There have been indications that this is something of a motivator for the current executives of Hasbro and WotC - the original leak had
WotC talking about how "the Open Game License was always intended to allow the community to help grow D&D and expand it creatively; it wasn’t intended to subsidize major competitors" (which, you know, we can see isn't true, as Dancey would have loved to have competitors feeling forced to play in
D&D's playground and make product supporting it), which feels in significant part like a complaint that potential competitors are getting to use so much "established
D&D IP" for free.
(To my own,
Pathfinder CRPG-loving butt, that feels more specifically like a complaint about
Wrath of the Righteous and how it uses basically every demon in the SRD and then some, but that certainly can't be the only trigger.)
Now, we don't have an SRD for
OneD&D yet since that game isn't
finished, which is perfectly fair, but it isn't very hard to imagine that document pulling in the number and kinds of creatures available for free significantly (the 5e SRD was already quite a bit thinner than the 3.5e one, and
already removed all references to aasimar). And one of the main reasons to de-authorize 1.0a before cooking up a new OGL would be if you didn't want any valid SRDs out there that offered certain parts of the IP for availability over your new one. So it doesn't feel like too much of a stretch to imagine that, yeah, part of the plan here is to significantly pare back what parts of the
D&D IP are available "for free". They'll want to defend exclusive future use of those IP Elements.
They want to start putting the Wild Ride back together.
Except... it feels like a real question as to whether CEO Chris Cocks and his team understand why the OGL was assembled in the first place.
Like we've established: the OGL 1.0 and 1.0a were assembled and released in the way they are not just to benefit "the community" and "the fans", or even "help WotC get market dominance"; it was also intended to help
shield WotC and
D&D. It was a solution to legal questions that had dogged the franchise for a decade or more. It was a tool to help re-establish confidence in the brand at all after a farcically disastrous legal maneuver. It has helped to keep
D&D relatively free of legal entanglements for more than twenty years now. And it isn't like America and the rest of the anglosphere has become less litigious; if anything, the atmosphere is just as spark-heavy as it was in the 80s and 90s. Abandoning the existing OGL in such an environment so stridently feels... at the absolute best, recklessly cavalier. Is Hasbro really ready to face potential legal challenges again? Are they going to try and regulate what gets posted outside of
D&D Beyond and the DM's Guild in a way that TSR once tried to?
Are we, potentially, facing a scenario of Cocks v. Internet?

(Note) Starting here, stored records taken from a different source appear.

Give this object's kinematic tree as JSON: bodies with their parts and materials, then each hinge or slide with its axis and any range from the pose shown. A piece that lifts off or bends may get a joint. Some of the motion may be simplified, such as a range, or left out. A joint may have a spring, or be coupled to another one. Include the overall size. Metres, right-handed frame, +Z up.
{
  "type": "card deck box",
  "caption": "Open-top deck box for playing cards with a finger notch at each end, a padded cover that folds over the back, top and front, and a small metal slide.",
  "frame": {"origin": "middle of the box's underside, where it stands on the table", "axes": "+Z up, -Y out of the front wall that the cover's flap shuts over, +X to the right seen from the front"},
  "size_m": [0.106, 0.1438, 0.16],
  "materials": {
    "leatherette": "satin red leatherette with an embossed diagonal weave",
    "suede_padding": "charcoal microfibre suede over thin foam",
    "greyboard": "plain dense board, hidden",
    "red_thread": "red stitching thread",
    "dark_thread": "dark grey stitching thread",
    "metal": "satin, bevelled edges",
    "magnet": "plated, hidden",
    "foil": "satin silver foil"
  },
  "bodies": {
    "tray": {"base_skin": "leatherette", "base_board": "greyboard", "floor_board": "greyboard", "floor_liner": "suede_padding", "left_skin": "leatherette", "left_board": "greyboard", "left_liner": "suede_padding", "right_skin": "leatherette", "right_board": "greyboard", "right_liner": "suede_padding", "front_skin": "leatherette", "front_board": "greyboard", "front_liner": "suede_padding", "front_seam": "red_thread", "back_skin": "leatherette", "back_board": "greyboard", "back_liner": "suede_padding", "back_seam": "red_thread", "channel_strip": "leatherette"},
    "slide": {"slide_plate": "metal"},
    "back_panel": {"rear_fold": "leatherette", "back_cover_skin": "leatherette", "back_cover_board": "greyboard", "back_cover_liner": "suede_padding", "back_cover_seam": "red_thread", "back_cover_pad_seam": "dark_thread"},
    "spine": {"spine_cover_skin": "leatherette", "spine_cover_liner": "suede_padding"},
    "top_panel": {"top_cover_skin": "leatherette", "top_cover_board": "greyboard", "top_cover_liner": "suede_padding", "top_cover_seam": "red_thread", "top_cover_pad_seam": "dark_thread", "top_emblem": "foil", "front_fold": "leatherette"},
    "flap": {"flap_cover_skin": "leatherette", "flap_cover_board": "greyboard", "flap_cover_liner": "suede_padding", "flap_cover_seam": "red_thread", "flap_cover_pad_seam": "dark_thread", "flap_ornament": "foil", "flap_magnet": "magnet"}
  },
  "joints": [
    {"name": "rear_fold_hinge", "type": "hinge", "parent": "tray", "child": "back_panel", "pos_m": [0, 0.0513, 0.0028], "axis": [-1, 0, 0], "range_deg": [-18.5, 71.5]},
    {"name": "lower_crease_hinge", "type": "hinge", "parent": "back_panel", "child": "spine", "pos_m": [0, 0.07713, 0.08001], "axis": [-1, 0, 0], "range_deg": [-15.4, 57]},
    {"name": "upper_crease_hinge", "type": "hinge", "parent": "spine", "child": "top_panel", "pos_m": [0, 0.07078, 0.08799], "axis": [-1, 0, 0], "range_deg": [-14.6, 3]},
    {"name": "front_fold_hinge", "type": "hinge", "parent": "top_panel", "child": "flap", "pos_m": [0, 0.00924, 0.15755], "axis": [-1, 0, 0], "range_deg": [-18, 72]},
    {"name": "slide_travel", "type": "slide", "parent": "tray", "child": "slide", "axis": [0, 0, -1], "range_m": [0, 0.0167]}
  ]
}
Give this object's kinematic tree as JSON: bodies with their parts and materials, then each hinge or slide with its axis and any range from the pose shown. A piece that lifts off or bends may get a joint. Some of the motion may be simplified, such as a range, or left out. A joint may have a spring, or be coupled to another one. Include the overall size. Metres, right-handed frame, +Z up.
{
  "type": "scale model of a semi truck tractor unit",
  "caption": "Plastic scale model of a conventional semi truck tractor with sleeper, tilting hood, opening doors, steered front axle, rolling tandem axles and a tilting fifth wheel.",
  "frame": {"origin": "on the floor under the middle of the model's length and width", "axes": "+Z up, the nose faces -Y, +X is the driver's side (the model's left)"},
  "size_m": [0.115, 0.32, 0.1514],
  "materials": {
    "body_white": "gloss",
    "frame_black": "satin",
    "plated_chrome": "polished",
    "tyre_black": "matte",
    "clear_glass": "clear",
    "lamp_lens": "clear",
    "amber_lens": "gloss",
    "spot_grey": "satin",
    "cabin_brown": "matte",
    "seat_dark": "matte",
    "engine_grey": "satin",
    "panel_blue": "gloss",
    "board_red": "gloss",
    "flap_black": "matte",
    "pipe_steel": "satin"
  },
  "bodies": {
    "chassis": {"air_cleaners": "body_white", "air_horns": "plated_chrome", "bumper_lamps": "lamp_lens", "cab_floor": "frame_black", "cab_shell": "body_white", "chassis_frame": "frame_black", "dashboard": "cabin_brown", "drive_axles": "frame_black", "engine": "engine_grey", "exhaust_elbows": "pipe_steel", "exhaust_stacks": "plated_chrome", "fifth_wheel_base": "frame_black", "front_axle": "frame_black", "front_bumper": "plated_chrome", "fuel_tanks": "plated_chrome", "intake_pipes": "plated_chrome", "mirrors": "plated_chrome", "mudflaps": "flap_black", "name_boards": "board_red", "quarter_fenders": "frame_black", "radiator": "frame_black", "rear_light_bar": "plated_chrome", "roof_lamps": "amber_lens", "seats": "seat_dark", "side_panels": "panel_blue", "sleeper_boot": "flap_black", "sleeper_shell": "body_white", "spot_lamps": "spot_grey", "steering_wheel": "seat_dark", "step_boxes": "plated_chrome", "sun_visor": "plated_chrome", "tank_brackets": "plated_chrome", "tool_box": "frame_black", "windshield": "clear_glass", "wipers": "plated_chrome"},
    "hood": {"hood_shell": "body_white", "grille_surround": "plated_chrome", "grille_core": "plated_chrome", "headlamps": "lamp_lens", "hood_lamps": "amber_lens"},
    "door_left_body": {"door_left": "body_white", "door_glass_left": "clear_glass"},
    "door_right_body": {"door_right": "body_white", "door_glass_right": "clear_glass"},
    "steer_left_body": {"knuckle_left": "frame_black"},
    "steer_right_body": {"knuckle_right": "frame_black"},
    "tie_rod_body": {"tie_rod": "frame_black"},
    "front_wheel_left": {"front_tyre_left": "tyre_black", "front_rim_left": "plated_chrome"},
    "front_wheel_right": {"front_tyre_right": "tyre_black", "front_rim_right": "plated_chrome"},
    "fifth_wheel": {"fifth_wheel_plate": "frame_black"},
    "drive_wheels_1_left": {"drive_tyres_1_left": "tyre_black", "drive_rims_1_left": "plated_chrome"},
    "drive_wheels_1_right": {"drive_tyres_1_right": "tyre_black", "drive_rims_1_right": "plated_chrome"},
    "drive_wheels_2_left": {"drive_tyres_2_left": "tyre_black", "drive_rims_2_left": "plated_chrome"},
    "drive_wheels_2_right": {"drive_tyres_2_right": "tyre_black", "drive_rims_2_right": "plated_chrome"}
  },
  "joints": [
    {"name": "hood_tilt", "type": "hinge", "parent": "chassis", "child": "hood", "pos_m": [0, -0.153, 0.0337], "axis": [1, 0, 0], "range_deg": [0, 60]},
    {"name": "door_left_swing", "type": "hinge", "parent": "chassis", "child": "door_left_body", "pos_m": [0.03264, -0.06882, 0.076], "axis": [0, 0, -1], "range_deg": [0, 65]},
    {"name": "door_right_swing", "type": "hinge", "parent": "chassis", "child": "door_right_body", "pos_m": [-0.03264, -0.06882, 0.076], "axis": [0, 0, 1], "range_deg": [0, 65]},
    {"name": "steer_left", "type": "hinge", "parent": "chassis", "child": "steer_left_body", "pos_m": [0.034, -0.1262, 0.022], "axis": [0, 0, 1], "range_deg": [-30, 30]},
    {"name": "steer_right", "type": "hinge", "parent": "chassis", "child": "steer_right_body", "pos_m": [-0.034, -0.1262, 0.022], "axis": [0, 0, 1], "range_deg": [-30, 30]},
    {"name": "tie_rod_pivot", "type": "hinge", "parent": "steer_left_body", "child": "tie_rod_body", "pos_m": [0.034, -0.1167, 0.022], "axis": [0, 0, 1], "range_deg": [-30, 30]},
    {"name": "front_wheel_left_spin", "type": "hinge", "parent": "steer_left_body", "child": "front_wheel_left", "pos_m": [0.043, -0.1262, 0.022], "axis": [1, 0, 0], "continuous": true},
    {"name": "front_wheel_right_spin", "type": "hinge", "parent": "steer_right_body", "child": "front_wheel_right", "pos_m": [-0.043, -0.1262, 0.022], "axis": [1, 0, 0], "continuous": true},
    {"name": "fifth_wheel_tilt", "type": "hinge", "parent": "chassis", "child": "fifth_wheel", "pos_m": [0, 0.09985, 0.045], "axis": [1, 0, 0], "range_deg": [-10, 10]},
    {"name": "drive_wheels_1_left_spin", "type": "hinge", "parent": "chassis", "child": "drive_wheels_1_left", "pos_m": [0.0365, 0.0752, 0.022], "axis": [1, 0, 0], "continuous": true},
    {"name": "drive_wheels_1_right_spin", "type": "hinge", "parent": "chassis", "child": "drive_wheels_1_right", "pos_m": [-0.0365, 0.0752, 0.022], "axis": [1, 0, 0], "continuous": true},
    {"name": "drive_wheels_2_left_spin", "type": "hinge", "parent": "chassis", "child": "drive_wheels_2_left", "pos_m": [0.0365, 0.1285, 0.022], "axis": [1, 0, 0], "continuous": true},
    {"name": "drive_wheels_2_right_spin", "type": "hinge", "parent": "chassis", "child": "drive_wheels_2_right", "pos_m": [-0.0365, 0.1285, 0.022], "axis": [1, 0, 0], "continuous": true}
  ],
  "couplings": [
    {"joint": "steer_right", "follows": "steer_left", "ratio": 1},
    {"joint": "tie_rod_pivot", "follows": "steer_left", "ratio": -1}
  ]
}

That question aside, of course, there's also the fact that entities and concepts that have been available to us for twenty years might now go back under a much heavier sort of IP protection. The current OGL 1.2 proposal is already levying heavy restrictions on what a VTT can show, including magic missile as a now-infamous example; but after twenty years of vrocks, ghaeles and annis hags being available in the form they are, what will it mean for us to simply lose access to them? A very great many of you reading this message have grown up entirely in the shadow of the
D&D OGL; the creatures and concepts within have been available for people to use for as long as you've been
alive. Is losing that...okay? At what point does something basically-freely-available become more than just the property of one corporate entity?
Justin Alexander is referring to it as "
an act of cultural vandalism", which is still a hair strong for me personally, but I understand where he's coming from. From their time in D&D and being experienced through that lens, through the length of the OGL and being woven into so much of the fabric of the tabletop experience even outside of the specific
D&D wheelhouse, the SRD's content has become a part of the wider fantasy culture. The
D&D chromatics are very much a standard for Fantasy Dragons now, whether that be a good or bad thing in one's eyes. The devils and demons are often what people think of when they think of fantasy representations of those beings. The idea of tieflings crops up all over the place now. All of this is as much part of a shared vernacular as armor class or hit points are. And now we stand to lose it.
So if that's important to you, make sure you speak up. Not just in surveys, but here, on Twitter, in Discords, at your tables. Hell, drop letters in WotC's mailbox. Let them know you want the spirit and content of the old SRDs preserved.
Because we stand to lose a lot in getting back on the Wild Ride.